▸ **Work to complete**
Restate word for word the lines that begin the listing and end with the line holding "arch_rise = 102; // [90:1:110]".

::::::::::

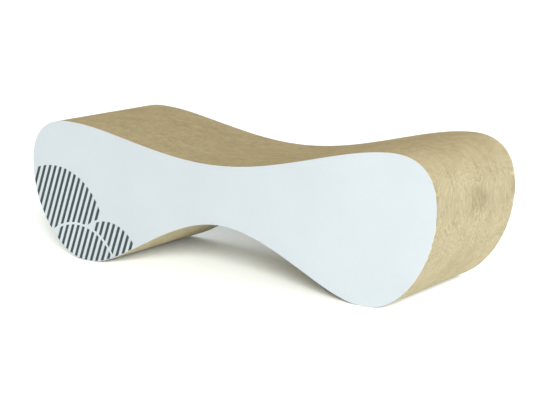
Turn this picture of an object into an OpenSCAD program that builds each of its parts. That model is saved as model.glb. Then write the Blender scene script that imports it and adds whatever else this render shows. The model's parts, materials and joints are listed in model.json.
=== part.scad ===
// Wave-shaped cardboard lounge for cats to scratch and lie on.
// A stack of corrugated sheets, all cut to one outline and glued face to face,
// is closed by a thin white-faced panel on each side.
// Frame: +X along the length, +Y from the front panel to the rear panel, +Z up.
// The origin is on the floor, at the middle of the length and of the depth. Millimetres.

/* [Overall size] */
// Overall length, end to end
body_l = 870; // [820:5:920]
// Height of the two crests above the floor
body_h = 260; // [245:5:275]

/* [Sheet stack] */
// Thickness of one corrugated core sheet
sheet_t = 5; // [4:0.5:6]
// Thickness of each white-faced side panel
panel_t = 4; // [3:0.5:6]

/* [Outline] */
// Depth of the seat dip below the crests
seat_dip = 52; // [40:1:60]
// Distance from the middle to each crest
crest_x = 350; // [335:5:360]
// Height of the widest point of each rounded end
end_z = 174; // [165:1:185]
// Distance from the middle to each foot
foot_x = 303; // [290:1:315]
// Length of the small flat on which each foot stands
foot_flat = 16; // [8:2:24]
// Rise of the arch under the middle
arch_rise = 102; // [90:1:110]

/* [Fullness of the curves] */
// How far the seat stays level around its lowest point, as a share of crest_x
seat_pull = 0.39; // [0.30:0.01:0.45]
// How far the crest stays level on its inner side, as a share of crest_x
crest_pull_in = 0.28; // [0.20:0.01:0.35]
// How far the crest stays level on its outer side, as a share of the way to the end
crest_pull_out = 0.60; // [0.50:0.01:0.70]
// How far the end stays upright above its widest point
end_pull_up = 0.70; // [0.55:0.01:0.75]
// How far the end stays upright below its widest point
end_pull_down = 0.55; // [0.45:0.01:0.60]
// How far the foot stays level on its outer side
foot_pull_out = 0.44; // [0.35:0.01:0.55]
// How far the foot stays level on its inner side, as a share of foot_x
foot_pull_in = 0.25; // [0.18:0.01:0.30]
// How far the arch stays level around its crown, as a share of foot_x
arch_pull = 0.38; // [0.30:0.01:0.45]

/* [Hidden] */
// Core sheets, counted from the front panel
sheet_count = 54;
// Straight steps along each curve of the outline
steps = 16;
body_w = sheet_count * sheet_t + 2 * panel_t;
half_l = body_l / 2;
foot_out = foot_x + foot_flat / 2;
foot_in = foot_x - foot_flat / 2;

// Point at share t of a cubic curve from a to d, pulled towards b and c
function curve_point(a, b, c, d, t) =
    pow(1 - t, 3) * a + 3 * pow(1 - t, 2) * t * b + 3 * (1 - t) * t * t * c + pow(t, 3) * d;

// The curve as points, without its last one, which starts the next curve
function curve(a, b, c, d) = [for (i = [0 : steps - 1]) curve_point(a, b, c, d, i / steps)];

// Right half of the outline, from the seat's lowest point round the end to the arch's crown
seat_low = [0, body_h - seat_dip];
crest = [crest_x, body_h];
end_tip = [half_l, end_z];
foot_outer = [foot_out, 0];
foot_inner = [foot_in, 0];
crown = [0, arch_rise];
right_half = concat(
    curve(seat_low, seat_low + [seat_pull * crest_x, 0], crest - [crest_pull_in * crest_x, 0], crest),
    curve(crest, crest + [crest_pull_out * (half_l - crest_x), 0], end_tip + [0, end_pull_up * (body_h - end_z)], end_tip),
    curve(end_tip, end_tip - [0, end_pull_down * end_z], foot_outer + [foot_pull_out * (half_l - foot_out), 0], foot_outer),
    [foot_outer],
    curve(foot_inner, foot_inner - [foot_pull_in * foot_in, 0], crown + [arch_pull * foot_in, 0], crown),
    [crown]
);
// The left half mirrors it, without the two points on the middle line
left_half = [for (i = [len(right_half) - 2 : -1 : 1]) [-right_half[i][0], right_half[i][1]]];
outline = concat(right_half, left_half);

// A slab of the outline with its front face at y and the given thickness
module slab(y, t) {
    translate([0, y + t, 0]) rotate([90, 0, 0]) linear_extrude(height = t) polygon(outline);
}

// White-faced board that closes the front of the stack
module front_panel() {
    color("#e4ecf0") slab(-body_w / 2, panel_t);
}

// Sheet number i of the corrugated core, counted from the front
module core_sheet(i) {
    color(i % 2 == 0 ? "#c4b48a" : "#b8a67a") slab(-body_w / 2 + panel_t + (i - 1) * sheet_t, sheet_t);
}

// White-faced board that closes the back of the stack
module rear_panel() {
    color("#e4ecf0") slab(body_w / 2 - panel_t, panel_t);
}

front_panel();
core_sheet(1);  // core_sheet_01
core_sheet(2);  // core_sheet_02
core_sheet(3);  // core_sheet_03
core_sheet(4);  // core_sheet_04
core_sheet(5);  // core_sheet_05
core_sheet(6);  // core_sheet_06
core_sheet(7);  // core_sheet_07
core_sheet(8);  // core_sheet_08
core_sheet(9);  // core_sheet_09
core_sheet(10);  // core_sheet_10
core_sheet(11);  // core_sheet_11
core_sheet(12);  // core_sheet_12
core_sheet(13);  // core_sheet_13
core_sheet(14);  // core_sheet_14
core_sheet(15);  // core_sheet_15
core_sheet(16);  // core_sheet_16
core_sheet(17);  // core_sheet_17
core_sheet(18);  // core_sheet_18
core_sheet(19);  // core_sheet_19
core_sheet(20);  // core_sheet_20
core_sheet(21);  // core_sheet_21
core_sheet(22);  // core_sheet_22
core_sheet(23);  // core_sheet_23
core_sheet(24);  // core_sheet_24
core_sheet(25);  // core_sheet_25
core_sheet(26);  // core_sheet_26
core_sheet(27);  // core_sheet_27
core_sheet(28);  // core_sheet_28
core_sheet(29);  // core_sheet_29
core_sheet(30);  // core_sheet_30
core_sheet(31);  // core_sheet_31
core_sheet(32);  // core_sheet_32
core_sheet(33);  // core_sheet_33
core_sheet(34);  // core_sheet_34
core_sheet(35);  // core_sheet_35
core_sheet(36);  // core_sheet_36
core_sheet(37);  // core_sheet_37
core_sheet(38);  // core_sheet_38
core_sheet(39);  // core_sheet_39
core_sheet(40);  // core_sheet_40
core_sheet(41);  // core_sheet_41
core_sheet(42);  // core_sheet_42
core_sheet(43);  // core_sheet_43
core_sheet(44);  // core_sheet_44
core_sheet(45);  // core_sheet_45
core_sheet(46);  // core_sheet_46
core_sheet(47);  // core_sheet_47
core_sheet(48);  // core_sheet_48
core_sheet(49);  // core_sheet_49
core_sheet(50);  // core_sheet_50
core_sheet(51);  // core_sheet_51
core_sheet(52);  // core_sheet_52
core_sheet(53);  // core_sheet_53
core_sheet(54);  // core_sheet_54
rear_panel();
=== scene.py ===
import json
import math

import bpy
import numpy as np
from mathutils import Matrix, Vector
from mathutils.geometry import delaunay_2d_cdt

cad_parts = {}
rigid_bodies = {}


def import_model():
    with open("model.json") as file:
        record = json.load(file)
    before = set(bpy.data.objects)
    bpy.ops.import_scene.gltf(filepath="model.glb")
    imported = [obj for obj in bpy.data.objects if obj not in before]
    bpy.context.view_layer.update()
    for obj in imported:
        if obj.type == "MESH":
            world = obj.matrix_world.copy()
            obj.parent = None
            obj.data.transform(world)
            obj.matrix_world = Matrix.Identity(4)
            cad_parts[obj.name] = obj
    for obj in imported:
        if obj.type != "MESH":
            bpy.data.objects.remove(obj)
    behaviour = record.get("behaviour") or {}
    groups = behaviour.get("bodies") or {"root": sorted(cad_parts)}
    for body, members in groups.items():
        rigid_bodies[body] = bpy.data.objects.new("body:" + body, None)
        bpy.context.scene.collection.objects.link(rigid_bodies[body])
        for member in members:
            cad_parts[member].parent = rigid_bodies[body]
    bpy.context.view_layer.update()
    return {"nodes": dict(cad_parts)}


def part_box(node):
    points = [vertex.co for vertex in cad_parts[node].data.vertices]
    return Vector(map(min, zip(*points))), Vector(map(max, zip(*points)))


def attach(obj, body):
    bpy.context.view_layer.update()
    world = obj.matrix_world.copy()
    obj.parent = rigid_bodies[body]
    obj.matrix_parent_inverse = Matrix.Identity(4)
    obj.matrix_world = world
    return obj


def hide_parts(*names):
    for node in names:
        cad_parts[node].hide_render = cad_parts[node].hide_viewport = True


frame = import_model()
scene = bpy.context.scene

# ---------------------------------------------------------------- camera
# A long lens a little above the seat, turned 35 degrees from the front face.
LENS_PX, YAW, PITCH, ROLL, DIST = 1524.5, 34.98, 11.10, -0.43, 2.763
ASIDE, ALOFT, AIM = -0.0221, 0.0359, Vector((0.0, 0.0, 0.15))


def aim_camera():
    yaw, pitch, roll = (math.radians(v) for v in (YAW, PITCH, ROLL))
    ahead = Vector((-math.sin(yaw) * math.cos(pitch), math.cos(yaw) * math.cos(pitch), -math.sin(pitch)))
    right = Vector((math.cos(yaw), math.sin(yaw), 0.0))
    up = right.cross(ahead)
    side = right * math.cos(roll) + up * math.sin(roll)
    top = up * math.cos(roll) - right * math.sin(roll)
    data = bpy.data.cameras.new("photo_camera")
    data.sensor_width = 36.0
    data.lens = LENS_PX / 550.0 * 36.0
    data.clip_start, data.clip_end = 0.05, 200.0
    camera = bpy.data.objects.new("photo_camera", data)
    scene.collection.objects.link(camera)
    place = AIM - ahead * DIST - side * ASIDE - top * ALOFT
    camera.matrix_world = Matrix((
        (side.x, top.x, -ahead.x, place.x),
        (side.y, top.y, -ahead.y, place.y),
        (side.z, top.z, -ahead.z, place.z),
        (0, 0, 0, 1),
    ))
    scene.camera = camera


aim_camera()

# ---------------------------------------------------------------- outline
# The same rule as the CAD outline, in metres.
HALF, HIGH, DIP, CREST_X, END_Z = 0.435, 0.260, 0.052, 0.350, 0.174
FOOT_X, FOOT_FLAT, ARCH = 0.303, 0.016, 0.102
SEAT_PULL, CREST_IN, CREST_OUT, END_UP, END_DOWN, FOOT_OUT, FOOT_IN, ARCH_PULL = 0.39, 0.28, 0.60, 0.70, 0.55, 0.44, 0.25, 0.38


def curve(a, b, c, d, n=700):
    t = np.linspace(0, 1, n)[:, None]
    a, b, c, d = (np.array(p, float) for p in (a, b, c, d))
    return (1 - t) ** 3 * a + 3 * (1 - t) ** 2 * t * b + 3 * (1 - t) * t * t * c + t ** 3 * d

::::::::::

▸ **Task answer**
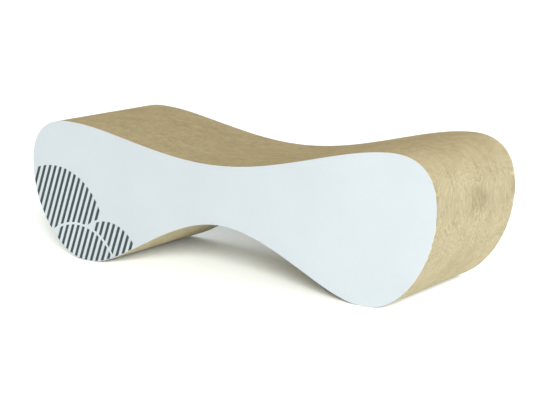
Turn this picture of an object into an OpenSCAD program that builds each of its parts. That model is saved as model.glb. Then write the Blender scene script that imports it and adds whatever else this render shows. The model's parts, materials and joints are listed in model.json.
=== part.scad ===
// Wave-shaped cardboard lounge for cats to scratch and lie on.
// A stack of corrugated sheets, all cut to one outline and glued face to face,
// is closed by a thin white-faced panel on each side.
// Frame: +X along the length, +Y from the front panel to the rear panel, +Z up.
// The origin is on the floor, at the middle of the length and of the depth. Millimetres.

/* [Overall size] */
// Overall length, end to end
body_l = 870; // [820:5:920]
// Height of the two crests above the floor
body_h = 260; // [245:5:275]

/* [Sheet stack] */
// Thickness of one corrugated core sheet
sheet_t = 5; // [4:0.5:6]
// Thickness of each white-faced side panel
panel_t = 4; // [3:0.5:6]

/* [Outline] */
// Depth of the seat dip below the crests
seat_dip = 52; // [40:1:60]
// Distance from the middle to each crest
crest_x = 350; // [335:5:360]
// Height of the widest point of each rounded end
end_z = 174; // [165:1:185]
// Distance from the middle to each foot
foot_x = 303; // [290:1:315]
// Length of the small flat on which each foot stands
foot_flat = 16; // [8:2:24]
// Rise of the arch under the middle
arch_rise = 102; // [90:1:110]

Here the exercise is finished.